### Job
In how many lines of the data does the word "bodies" appear? Give the number by itself.
───── Records to use
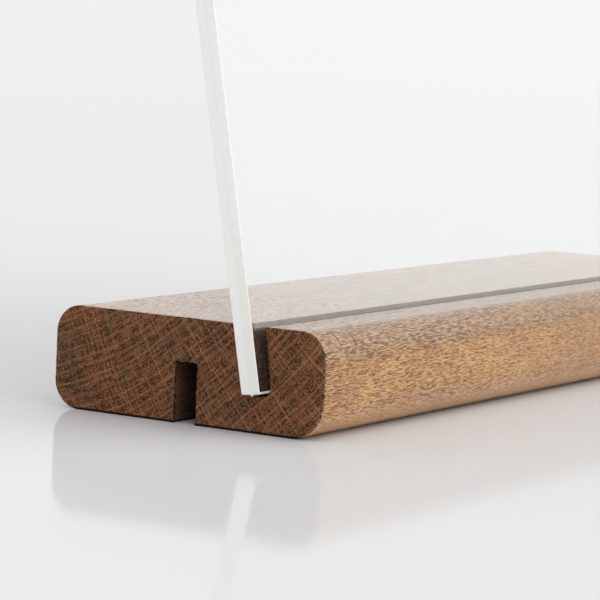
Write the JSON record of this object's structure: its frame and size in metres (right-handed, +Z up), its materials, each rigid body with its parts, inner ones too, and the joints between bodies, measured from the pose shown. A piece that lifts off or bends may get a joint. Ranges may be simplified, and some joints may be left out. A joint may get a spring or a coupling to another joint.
{
  "type": "table number holder",
  "caption": "Table number holder: a low hardwood block with a leaning slot, and a clear upright sheet that stands in it.",
  "frame": {"origin": "centre of the block's underside, on the surface it stands on, in the mouth of the underside groove", "axes": "+X along the block and its slot, -Y the front that the reader sees, +Y the way the sheet leans, +Z up"},
  "size_m": [0.1508, 0.0515, 0.2124],
  "materials": {
    "oiled_hardwood": "thin oil, satin, straight grain",
    "clear_acrylic": "clear polished faces, frosted cut edges"
  },
  "bodies": {
    "base": {"base_block": "oiled_hardwood"},
    "panel": {"acrylic_panel": "clear_acrylic"}
  },
  "joints": [
    {"name": "panel_lift", "type": "slide", "parent": "base", "child": "panel", "axis": [0, 0.19, 0.9818], "range_m": [0, 0.03]}
  ]
}
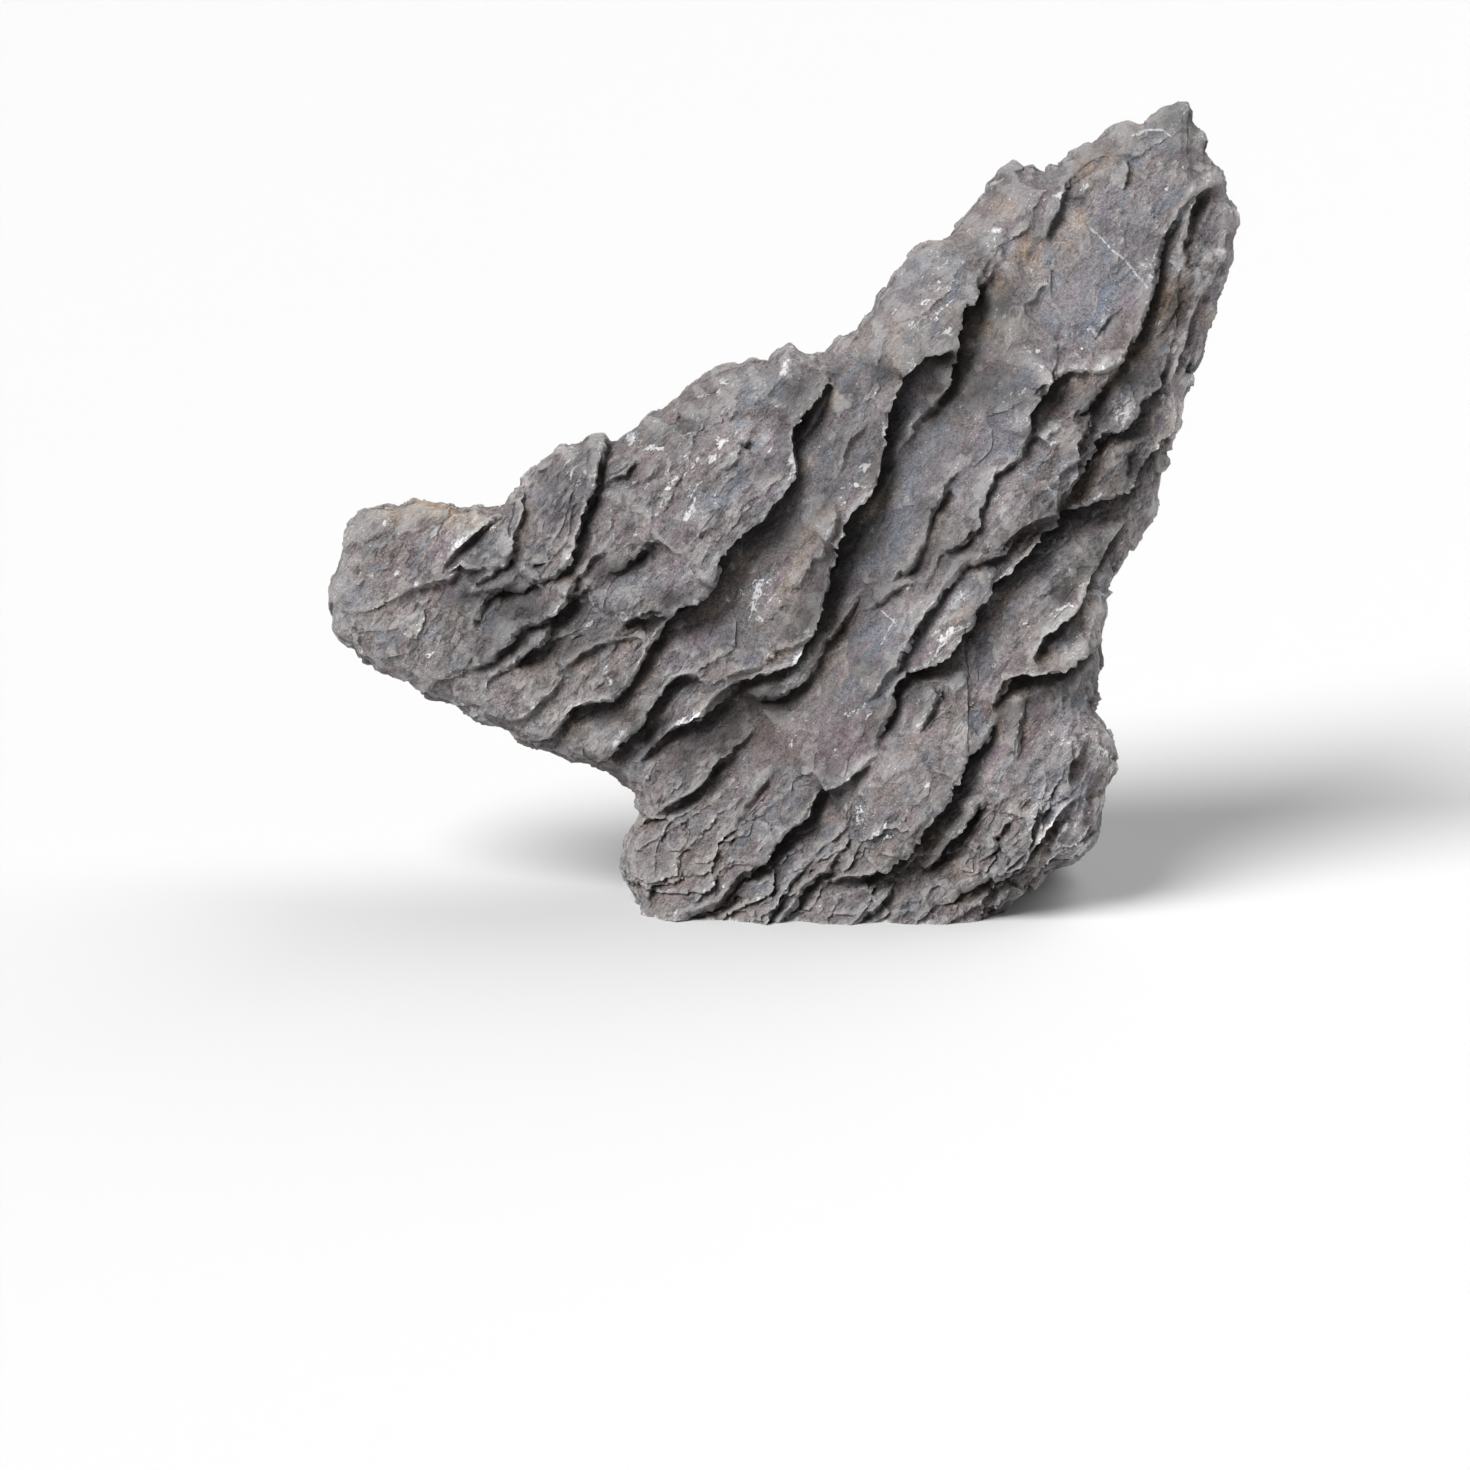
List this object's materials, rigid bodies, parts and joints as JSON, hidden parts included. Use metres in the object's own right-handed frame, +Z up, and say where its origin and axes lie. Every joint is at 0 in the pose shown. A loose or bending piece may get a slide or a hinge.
──────────
### The solution
3